Alfonso Reece D.
Los shogunes Tokugawa (dinastía de dictadores militares que gobernó Japón entre 1603 y 1868), según nos dice Yoshimizu Kohei, obligaron a los daimyos (señores feudales) a vivir una parte del año en Edo (hoy Tokio). Reducidos a la ciudad los nobles construyeron grandes casas, rodeadas de espléndidos jardines. Así, “bajo la vigilancia del shogún, los daimyos se dedicaron a discutir sobre jardinería evitando temas políticos”. Astuta medida de los Tokugawa, que ayudó a que mantuviesen el poder más de dos siglos y medio. No sé cuál es el mecanismo psicológico que subyace detrás de este poder despolitizador de la jardinería, pero lo compruebo en los días en que puedo dedicar unas horas a este arte. En tales ocasiones lo que menos quisiera es oír hablar de política y esta repugnancia se mantiene por algunas horas. Y justamente los días en que puedo tener esta ocupación en su mayor parte son sábados. ¡Flores, árboles y pájaros, en lugar de insultos, lugares comunes y lisonjas!

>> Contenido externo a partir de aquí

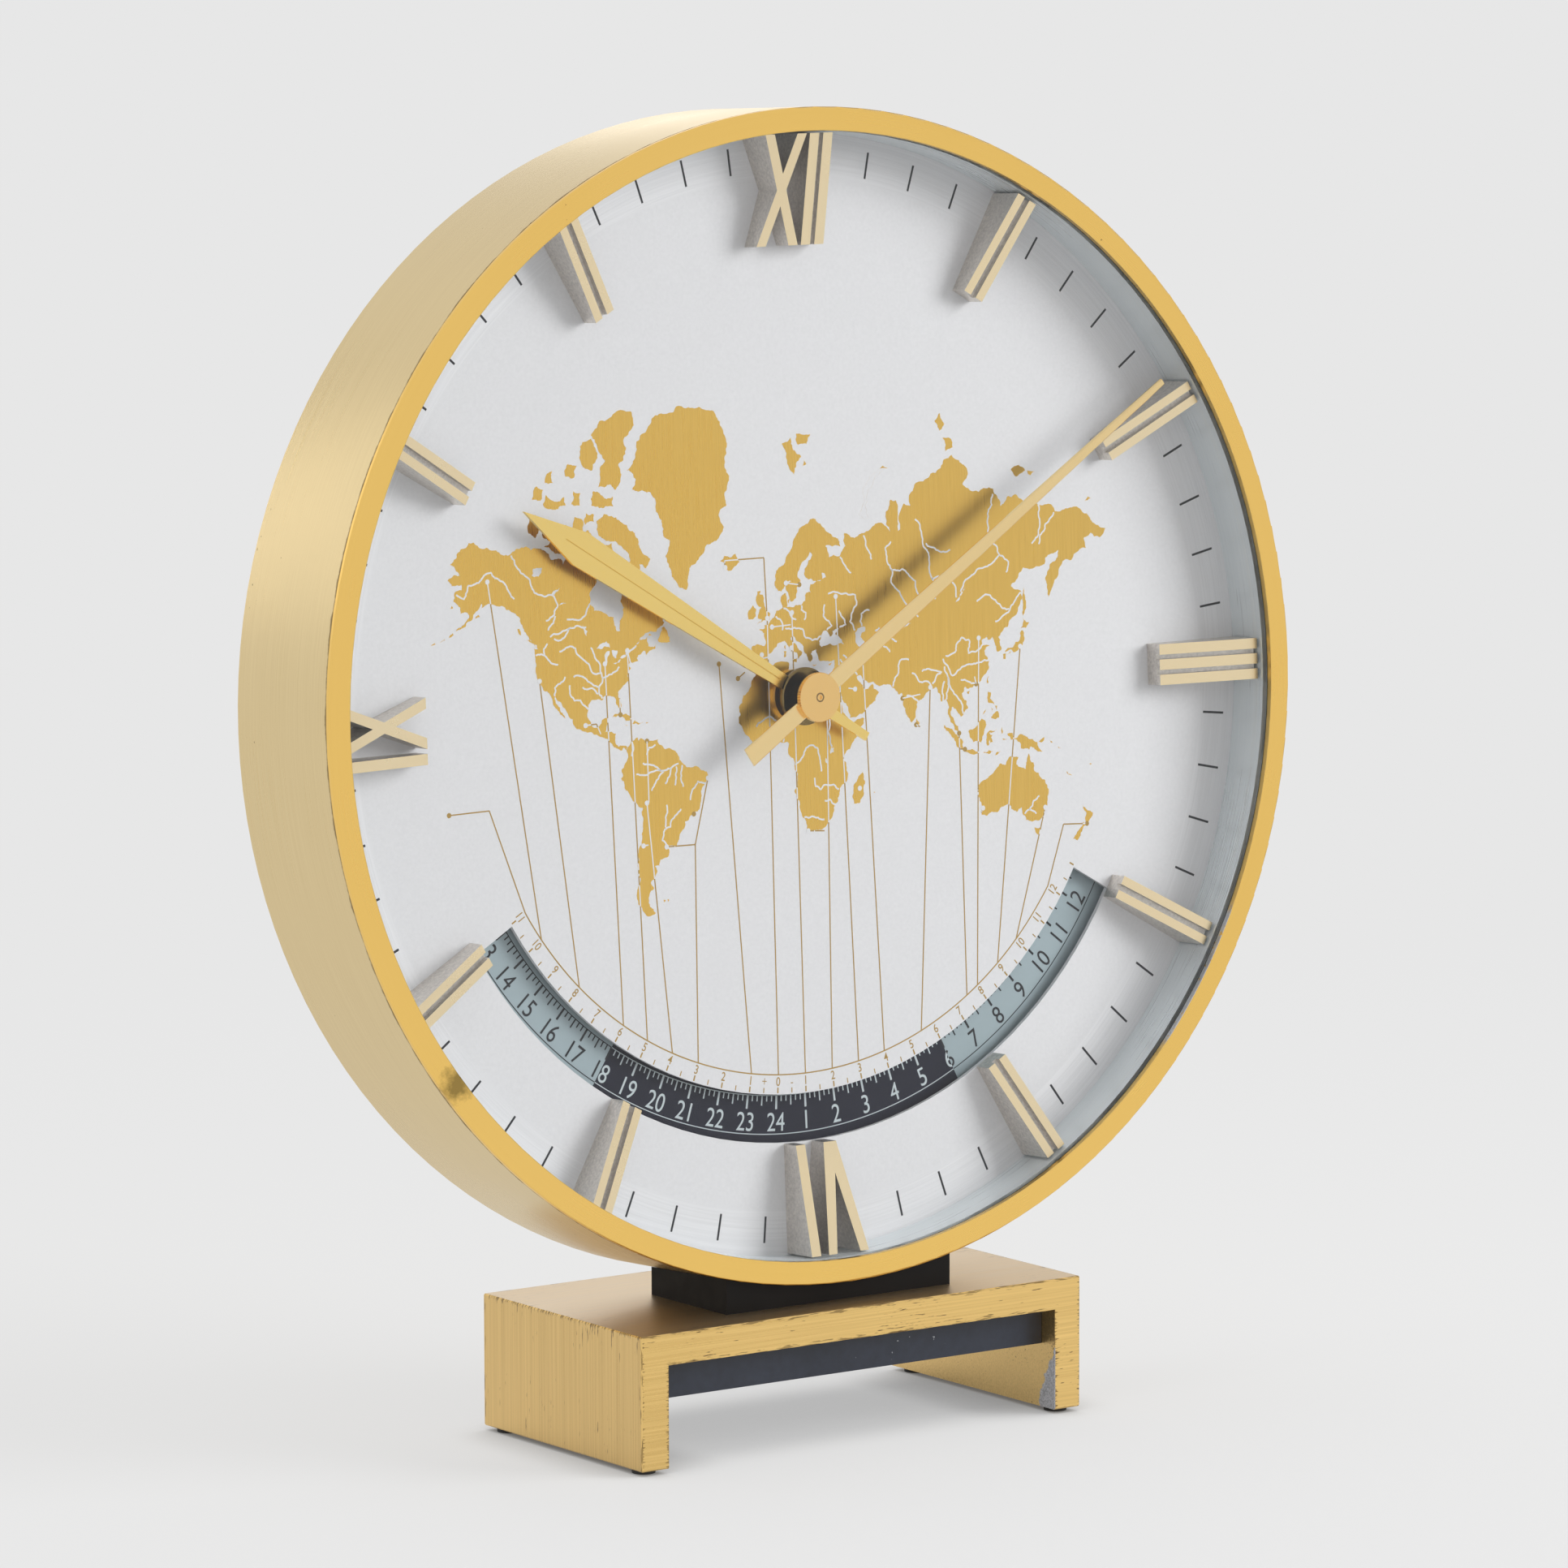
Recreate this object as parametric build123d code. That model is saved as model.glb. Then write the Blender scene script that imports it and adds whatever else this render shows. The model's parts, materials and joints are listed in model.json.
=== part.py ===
from build123d import *
import math
import os

# World time table clock, in millimetres. X is to the right, Y to the back and Z up.
# The origin is on the table, under the middle of the base.
# The head leans back, so its pieces are drawn on the dial's own plane and then placed:
# there x is to the right, y is up the dial, z is out towards the viewer, and z = 0 is the dial's face.

# Driving dimensions of the base
base_width = 115.4
base_depth = 60.0
base_height = 29.8
base_top_thickness = 6.7
base_leg_thickness = 6.9
base_edge_chamfer = 0.3
foot_height = 1.0
foot_diameter = 5.0
foot_inset = 4.4
ballast_height = 8.1
ballast_setback = 4.7
pedestal_width = 58.7
pedestal_depth = 28.1
pedestal_shift = 0.55
saddle_clearance = 0.05

# Driving dimensions of the head
head_lean = 3.0
head_gap = 2.4
dial_setback = 3.6
case_diameter = 250.0
case_wall = 3.0
case_depth_behind_dial = 21.9
bezel_face_width = 5.05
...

Un proverbio chino dice: “Si quieres ser feliz un día, bebe; si quieres serlo un mes, viaja; si un año, cásate; pero si quieres serlo toda la vida, cultiva un jardín”. Efectivamente, un jardín o, adaptándonos a la vida urbana, un balcón con macetas, o solo un ventanal tras el cual crecen unas matas, pero eso sí, cultivadas con esmero, es fuente inagotable de satisfacciones. Las lecciones del cultivo de plantas son imperecederas, en el fondo de ellas subyace la evidencia de que los logros y los goces provienen del esfuerzo y de la constancia, más un poco de atención a las lecciones de los maestros. Es muy probable que la afición de los japoneses a la jardinería y sus logros como pueblo se basen en las mismas virtudes: tenacidad, paciencia y sentido estético. En cambio, muchos de los problemas que tenemos como nación explican también nuestra poca afición a la jardinería. Somos inconstantes, lo queremos todo fácil y no nos esforzamos la búsqueda de la belleza. Algunos de los males de la república se habrían solucionado con un mejor criterio estético, el populismo, entre otros.

Alguna vez leí que “quienes tienen ideas descabelladas sobre cómo gobernar el mundo deberían comenzar por un pequeño jardín”. En efecto, la jardinería es una excelente escuela para la política y la economía. Hay que gobernar sobre seres vivos a los que no se les puede imponer hormas contrarias a su naturaleza. Los rosales siempre producirán rosas y jamás aguacates. Por “el bien” de una hiedra, no podemos transformarla en un árbol y será siempre una enredadera. No son iguales y en eso reside su gracia. Se puede forzar a determinada especie a vivir en un clima y un ambiente que no le son propicios, pero los resultados siempre serán insatisfactorios. Quizá la clave de este arte está en conjugar las diferencias entre las plantas y los otros seres que moran en el jardín, para obtener un resultado armónico, conforme al proyecto del jardinero. ¿No es esa la labor de los estadistas?